Education & opportunity — Helps
moderate · moderate confidence
Giving disadvantaged three- and four-year-olds five extra free hours a week and tripling the Early Years Pupil Premium to £1,000 directly targets the children most at risk of falling behind — the attainment gap is real and growing, and this policy is squarely aimed at it. The main caveat is whether the sector has enough staff and funding stability to deliver genuinely high-quality provision.
The evidence
- The policy gives disadvantaged three- and four-year-olds an extra five free hours a week and triples the Early Years Pupil Premium to £1,000 a year. — libdems.org.uk (manifesto) — “giving disadvantaged children aged three and four an extra five free hours a week and tripling the Early Years Pupil Premium to £1,000 a year”
- The disadvantage attainment gap at the end of reception in 2024 was 4.7 months — up 0.5 months since 2019. — assets.publishing.service.gov.uk (government) — “At the end of reception in 2024, the disadvantage gap was 4.7 months, an increase of 0.5 months since 2019”
- The EEF notes the learning gap is on average 4.6 months by the end of the Early Years Foundation Stage and tends to widen through primary and secondary school. — ifs.org.uk (institutional) — “this learning gap is, on average, 4.6 months by the end of the Early Years Foundation Stage and tends to widen through primary and secondary school”
- Only 20% of families in the bottom third of earnings are eligible for the existing 30 hours for three- and four-year-olds. — commonslibrary.parliament.uk (government) — “only 20% of families in the bottom third of the earnings distribution are eligible for the existing 30 hours for 3- and 4-year-olds”
- The EYPP was uplifted in April 2025 to £570 per child per year — still well below £1,000. — vertexaisearch.cloud.google.com (media) — “the EYPP saw a significant uplift of over 45%, increasing the annual funding rate per child from £388 (based on 68p per hour) to £570”
- The sector already faces a recruitment and retention crisis attributed to low pay, long hours, and limited professional development. — thevoiceofearlychildhood.com (media) — “The sector faces a significant recruitment and retention crisis, largely attributed to low pay, long hours, and limited professional development”
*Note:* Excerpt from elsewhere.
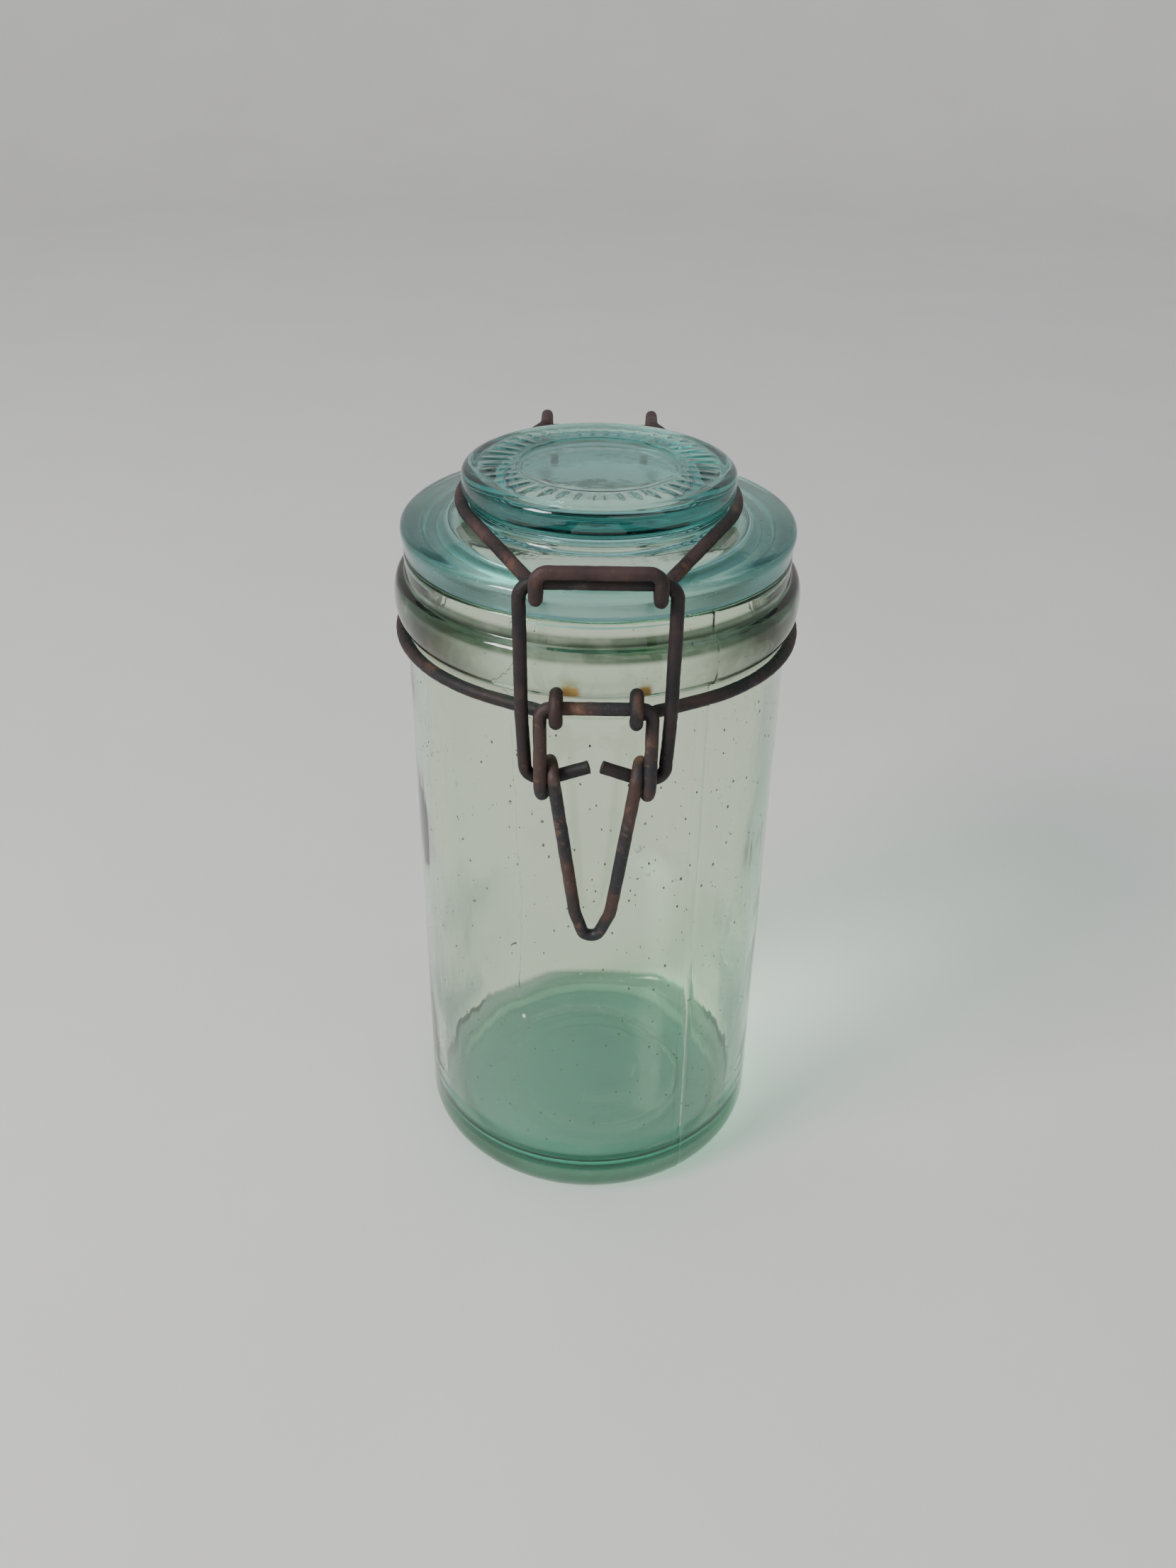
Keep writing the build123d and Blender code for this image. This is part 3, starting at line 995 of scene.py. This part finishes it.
def make_wire(node, slot, points, body, seed):
    """One bent wire in place of a CAD node; its slot also names its finish."""
    finish = getattr(settings(), slot)
    name = node + "_wire"
    material = rusty_wire(name + "_iron", finish)
    values = {
        "Wire Radius": WIRE_R * MM,
        "Pit Depth": finish.pit_depth * MM,
        "Pit Scale": PIT_SCALE + seed,
        "Material": material,
    }
    piece = grown(name, drawn_line(points), wire_tree(), values)
    return dress(piece, material, body, slot, node)


# --- Settings a user would change -------------------------------------------------------
def colour_setting(name, description, default):
    """A colour that the user can pick."""
    return bpy.props.FloatVectorProperty(
        name=name, description=description, subtype="COLOR", default=default, min=0, max=1
    )


def amount(name, description, default):
    """A number that the user can set, never below 0."""
    return bpy.props.FloatProperty(name=name, description=description, default=default, min=0)


class GlassSettings(bpy.types.PropertyGroup):
    """Finish of one glass piece."""

    depth_colour: colour_setting(
        "Depth colour", "What a long way through the glass leaves of white", (0.06, 0.69, 0.42)
    )
    depth_density: amount("Depth", "How fast the glass colours, per metre", 32.0)
    thin: colour_setting("Thin", "Tint of the thin walls", (0.975, 0.96, 0.87))
    heavy: colour_setting("Heavy", "Tint of the heavy parts", (0.29, 0.43, 0.44))
    heel: colour_setting("Heel", "Tint of the rounded heel", (0.08, 0.18, 0.155))
    # The band is painted shade on the front of the jar, low on the wall.
    band: colour_setting("Band", "Tint of the band above the foot", (0.016, 0.35, 0.26))
    # Painted shade in the crease under the lip.
    crease_shade: colour_setting("Crease", "Tint of the crease under the lip", (0.035, 0.060, 0.035))
    # Old film and painted shade on the collar's sides.
    film: colour_setting("Film", "Tint of the old film on the neck", (0.075, 0.072, 0.048))
    blur: amount("Blur", "Roughness of the clear surface", 0.012)
    wave: amount("Waviness", "How uneven the pressed surface is", 1.0)
    haze: amount("Haze", "Extra roughness of cloudy patches", 0.03)
    eye_stain: amount("Rust run-off", "Strength of the stains by the eyes", 1.0)
    neck_film: amount("Neck film", "Strength of the brown film round the neck", 0.3)


class WireSettings(bpy.types.PropertyGroup):
    """Finish of one bent wire."""

    dark: colour_setting("Dark iron", "Colour of the black oxide", (0.018, 0.016, 0.018))
    brown: colour_setting("Brown iron", "Colour of the aged brown skin", (0.040, 0.022, 0.020))
    rust: colour_setting("Rust", "Colour of the rust blooms", (0.120, 0.052, 0.028))
    bare: colour_setting("Worn", "Colour of rubbed high spots", (0.11, 0.085, 0.075))
    bloom_from: amount("Bloom", "Where rust starts; lower gives more", 0.56)
    pit_depth: amount("Pit depth", "Depth of the pits in millimetres", 0.20)


class JarSettings(bpy.types.PropertyGroup):
    """All settings of the jar."""

    jar_glass: bpy.props.PointerProperty(type=GlassSettings, name="Jar glass")
    lid_glass: bpy.props.PointerProperty(type=GlassSettings, name="Lid glass")
    ring_wire: bpy.props.PointerProperty(type=WireSettings, name="Neck ring")
    bail_wire: bpy.props.PointerProperty(type=WireSettings, name="Bail")
    link_wire: bpy.props.PointerProperty(type=WireSettings, name="Link")
    lever_wire: bpy.props.PointerProperty(type=WireSettings, name="Lever")
    window_power: amount("Window", "Power that all the lamps share, in watts", 18.5)


def settings():
    """The jar's own settings in the open scene."""
    return bpy.context.scene.clamp_jar


# --- Operators --------------------------------------------------------------------------
class JAR_OT_body(bpy.types.Operator):
    """Turn the jar's glass with its seams, collar and uneven bore"""

    bl_idname = "clamp_jar.body"
    bl_label = "Jar"

    def execute(self, context):
        points, outer_end = jar_outline()

        def skin(r, z, a, index):
            return bore_skin(r, z, a) if index >= outer_end else outer_skin(r, z, a)

        piece = turned("jar_glass", points, turn_angles(256, SEAMS, 0.6), skin)
        glass = settings().jar_glass
        material = old_glass("Aqua glass", glass, jar_tint, jar_seat, JAR_SHADE, True)
        dress(piece, material, JAR_BODY, "jar_glass", "jar")
        return {"FINISHED"}


class JAR_OT_lid(bpy.types.Operator):
    """Turn the heavy glass lid with its knob, dish and ring of raised bars"""

    bl_idname = "clamp_jar.lid"
    bl_label = "Lid"

    def execute(self, context):
        piece = turned("lid_glass", lid_outline(), turn_angles(400), lid_skin)
        glass = settings().lid_glass
        material = old_glass("Lid glass", glass, lid_tint, lid_seat, LID_SHADE, False)
        dress(piece, material, LID_BODY, "lid_glass", "lid")
        return {"FINISHED"}


class JAR_OT_seeds(bpy.types.Operator):
    """Scatter air seeds in the walls of the jar and the lid"""

    bl_idname = "clamp_jar.seeds"
    bl_label = "Air seeds"

    def execute(self, context):
        tree = seed_tree()
        material = seed_specks("Air seed")
        middle = (BODY_R + BORE_R) / 2
        wall = Outline(middle, 20).line(middle, 150, 10).points
        # Name, sheet, seeds per square metre, smallest and largest in millimetres, seed.
        sheets = (
            ("jar_seeds", wall, 13000.0, 0.13, 0.34, 4, JAR_BODY, "jar_glass"),
            ("lid_seeds", [(4, 195), (29, 195)], 9000.0, 0.08, 0.17, 9, LID_BODY, "lid_glass"),
        )
        for name, points, density, small, large, seed, body, slot in sheets:
            sheet = turned("sheet", points, turn_angles(48), as_drawn)
            values = {
                "Density": density,
                "Smallest": small * MM,
                "Largest": large * MM,
                "Seed": seed,
                "Material": material,
            }
            dress(grown(name, sheet, tree, values), material, body, slot)
        # Angle and height, then half the width, depth and height.
        blisters = (
            (-76.7, 119.0, 0.95, 0.55, 1.15),
            (-73.0, 111.0, 0.40, 0.35, 0.55),
            (-112.0, 64.0, 0.45, 0.35, 0.70),
            (158.0, 98.0, 0.80, 0.50, 1.20),
            (41.0, 71.0, 0.60, 0.45, 0.95),
        )
        piece = place("jar_blisters", blister_mesh("jar_blisters", blisters))
        dress(piece, blister_glass("Blister"), JAR_BODY, "jar_glass")
        return {"FINISHED"}


class JAR_OT_neck_ring(bpy.types.Operator):
    """Bend the wire that clamps the neck, with its eyes and hinge bar"""

    bl_idname = "clamp_jar.neck_ring"
    bl_label = "Neck ring"

    def execute(self, context):
        make_wire("neck_ring", "ring_wire", ring_route(), JAR_BODY, 11)
        return {"FINISHED"}


class JAR_OT_bail(bpy.types.Operator):
    """Bend the wire that holds the lid"""

    bl_idname = "clamp_jar.bail"
    bl_label = "Bail"

    def execute(self, context):
        make_wire("bail", "bail_wire", bail_route(), LID_BODY, 23)
        return {"FINISHED"}


class JAR_OT_link(bpy.types.Operator):
    """Bend the link that the lever pulls down"""

    bl_idname = "clamp_jar.link"
    bl_label = "Link"

    def execute(self, context):
        make_wire("link", "link_wire", link_route(), LINK_BODY, 37)
        return {"FINISHED"}


class JAR_OT_lever(bpy.types.Operator):
    """Bend the latch lever with its coils and V handle"""

    bl_idname = "clamp_jar.lever"
    bl_label = "Lever"

    def execute(self, context):
        make_wire("lever", "lever_wire", lever_route(), LEVER_BODY, 53)
        return {"FINISHED"}


class JAR_OT_stage(bpy.types.Operator):
    """Set out the floor, backdrop, lights and camera"""

    bl_idname = "clamp_jar.stage"
    bl_label = "Stage"

    def execute(self, context):
        make_stage()
        make_lights()
        make_camera()
        return {"FINISHED"}


# --- Stage ------------------------------------------------------------------------------
# The camera's turns are in degrees, its places and its lens in millimetres.
CAMERA_TILT = 31.916
CAMERA_ROLL = 0.885
CAMERA_X, CAMERA_AIM_Z, CAMERA_RANGE = -1.55, 109.05, 375.05
CAMERA_LENS = 31.8
# The floor is in metres; its drop under the jar, which keeps their faces apart, is not.
FLOOR_R = 2.2
FLOOR_BEND = 0.6
WALL_TOP = 1.5
FLOOR_DROP = 0.3
BEND_STEPS = 12
# Name, place and aim in metres, size, share of the window's power, colour.
LIGHTS = (
    ("window", (-1.1, -0.75, 1.15), (0, 0, 0.1), (0.5, 0.6), 1.5, (1.0, 0.99, 0.97)),
    ("room", (0.9, -1.3, 1.3), (0, 0, 0.1), (1.4, 1.0), 0.30, (1, 0.98, 0.95)),
    ("sky", (0.1, 0.7, 2.3), (0, 0.7, 0), (2.6, 2.6), 0.9, (0.97, 0.98, 1.0)),
)


def make_stage():
    """A pale round floor that turns up into a low plain wall, well clear on every side."""
    flat_r = FLOOR_R - FLOOR_BEND
    section = [(0.0, 0.0), (0.4, 0.0), (0.9, 0.0), (flat_r, 0.0)]
    for i in range(1, BEND_STEPS + 1):
        a = math.radians(90 * i / BEND_STEPS)
        reach = flat_r + FLOOR_BEND * math.sin(a)
        section.append((reach, FLOOR_BEND * (1 - math.cos(a))))
    section.append((FLOOR_R, WALL_TOP))
    points = [(r / MM, z / MM) for r, z in section]
    floor = turned("floor", points, turn_angles(96), lambda r, z, a, i: (r, z - FLOOR_DROP))
    floor.data.flip_normals()
    floor.data.materials.append(matte_stage("Pale floor", (0.74, 0.73, 0.72), 0.97))


def area_light(name, place_at, target, size, power, colour):
    """A soft rectangular lamp that looks at a target."""
    data = bpy.data.lights.new(name, "AREA")
    data.shape = "RECTANGLE"
    data.size, data.size_y = size
    data.energy = power
    data.color = colour
    lamp = place(name, data)
    aim = Vector(target) - Vector(place_at)
    turn = aim.to_track_quat("-Z", "Y").to_matrix().to_4x4()
    lamp.matrix_world = Matrix.Translation(place_at) @ turn


def make_lights():
    """A window from the left, a dim room in front, an even sky above and a pale world."""
    for name, place_at, target, size, share, colour in LIGHTS:
        area_light(name, place_at, target, size, settings().window_power * share, colour)
    world = bpy.data.worlds.new("Soft room")
    world.use_nodes = True
    back = world.node_tree.nodes["Background"]
    back.inputs["Color"].default_value = (0.93, 0.95, 1.0, 1.0)
    back.inputs["Strength"].default_value = 0.22
    bpy.context.scene.world = world


def make_camera():
    """A camera that looks down at the jar, very slightly rolled."""
    tilt, roll = math.radians(CAMERA_TILT), math.radians(CAMERA_ROLL)
    look = Vector((0, math.cos(tilt), -math.sin(tilt)))
    right = Vector((1, 0, 0))
    up = right.cross(look)
    right, up = (
        math.cos(roll) * right + math.sin(roll) * up,
        -math.sin(roll) * right + math.cos(roll) * up,
    )
    eye = Vector((CAMERA_X, 0, CAMERA_AIM_Z)) * MM - look * CAMERA_RANGE * MM
    data = bpy.data.cameras.new("camera")
    data.lens = CAMERA_LENS
    data.clip_start = 0.01
    camera = place("camera", data)
    turn = Matrix((right, up, -look)).transposed().to_4x4()
    camera.matrix_world = Matrix.Translation(eye) @ turn
    bpy.context.scene.camera = camera


# --- Add-on -----------------------------------------------------------------------------
class JAR_PT_panel(bpy.types.Panel):
    """Lists the jar's pieces in the sidebar"""

    bl_label = "Glass jar"
    bl_idname = "JAR_PT_panel"
    bl_space_type = "VIEW_3D"
    bl_region_type = "UI"
    bl_category = "Glass jar"

    def draw(self, context):
        for step in STEPS:
            self.layout.operator(step.bl_idname)
        self.layout.prop(settings(), "window_power")


STEPS = (
    JAR_OT_body,
    JAR_OT_lid,
    JAR_OT_seeds,
    JAR_OT_neck_ring,
    JAR_OT_bail,
    JAR_OT_link,
    JAR_OT_lever,
    JAR_OT_stage,
)
CLASSES = (GlassSettings, WireSettings, JarSettings, *STEPS, JAR_PT_panel)


def register():
    for item in CLASSES:
        bpy.utils.register_class(item)
    bpy.types.Scene.clamp_jar = bpy.props.PointerProperty(type=JarSettings)


def unregister():
    del bpy.types.Scene.clamp_jar
    for item in reversed(CLASSES):
        bpy.utils.unregister_class(item)


def tune():
    """The jar's own finishes where they differ from the defaults."""
    own = settings()
    own.lid_glass.depth_density = 40.0
    own.lid_glass.depth_colour = (0.04, 0.62, 0.58)
    own.lid_glass.thin = (1.0, 1.0, 0.96)
    own.lid_glass.heavy = (0.56, 0.83, 0.86)
    own.lid_glass.blur = 0.05
    own.lid_glass.haze = 0.08
    own.bail_wire.dark = (0.024, 0.016, 0.016)
    own.bail_wire.brown = (0.058, 0.032, 0.031)
    own.link_wire.dark = (0.013, 0.013, 0.015)
    own.link_wire.brown = (0.030, 0.020, 0.020)
    own.link_wire.bloom_from = 0.60
    own.lever_wire.dark = (0.024, 0.024, 0.028)
    own.lever_wire.brown = (0.066, 0.037, 0.030)
    own.lever_wire.rust = (0.215, 0.115, 0.068)
    own.lever_wire.bare = (0.21, 0.165, 0.14)
    own.lever_wire.bloom_from = 0.54


def main():
    register()
    tune()
    for step in STEPS:
        group, name = step.bl_idname.split(".")
        getattr(getattr(bpy.ops, group), name)()


if __name__ == "__main__":
    main()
- The wider childcare expansion already requires an estimated 35,000 to 40,000 additional staff by September 2025. — thevoiceofearlychildhood.com (media) — “already requires an estimated 35,000 to 40,000 additional staff by September 2025”
- A tripled EYPP of £1,000 would give settings considerably more resources for evidence-informed approaches and targeted interventions. — assets.publishing.service.gov.uk (government) — “A significant increase to £1,000 would provide early years settings with considerably more resources to invest in evidence-informed approaches, professional development, and targeted interventions”
- The EYPP is considered a powerful tool to close the attainment gap, especially when strategically utilised. — local.gov.uk (government) — “Analysts like the EEF consider the EYPP a powerful tool to close the attainment gap, especially when strategically utilized”
- Adding five extra hours for disadvantaged children would further strain sector capacity, particularly given existing workforce pressures. — commonslibrary.parliament.uk (government) — “An additional five hours specifically for disadvantaged children would further strain the sector's capacity and workforce”
Biggest unknown: Whether the early years workforce and provider market can absorb additional hours for disadvantaged children without quality being diluted by the existing recruitment and capacity crisis.
Our reading: The attainment gap for disadvantaged children is measurably worsening — up 0.5 months since 2019 — and the existing free childcare expansion largely bypasses the poorest families. This policy directly corrects that exclusion: extra hours specifically for disadvantaged three- and four-year-olds plug the gap left by the working-family-focused entitlements, and a tripled EYPP of £1,000 (up from the current £570) gives providers meaningful additional resource to fund high-quality interactions and staff development, which the EEF identifies as the key mechanism for closing the gap. The direction is therefore clearly positive for O7. The magnitude is moderated to 'moderate' rather than 'major' for two reasons. First, there is an acute workforce and capacity crisis: the sector already needs 35,000–40,000 extra staff for the existing expansion, and providers routinely report that insufficient funding leads them to cut quality. Adding more hours into this constrained system risks diluting provision. Second, smaller providers tend to spend EYPP on immediate needs rather than long-term quality improvements, limiting impact unless accompanied by better monitoring. Both these risks are real and cited, but neither negates the direction — they constrain the ceiling of impact. On balance, a policy that targets the children most excluded from existing entitlements, with a meaningful funding uplift tied to a premium proven effective by the EEF, improves O7 at moderate magnitude over this parliament, with confidence moderated by delivery uncertainty.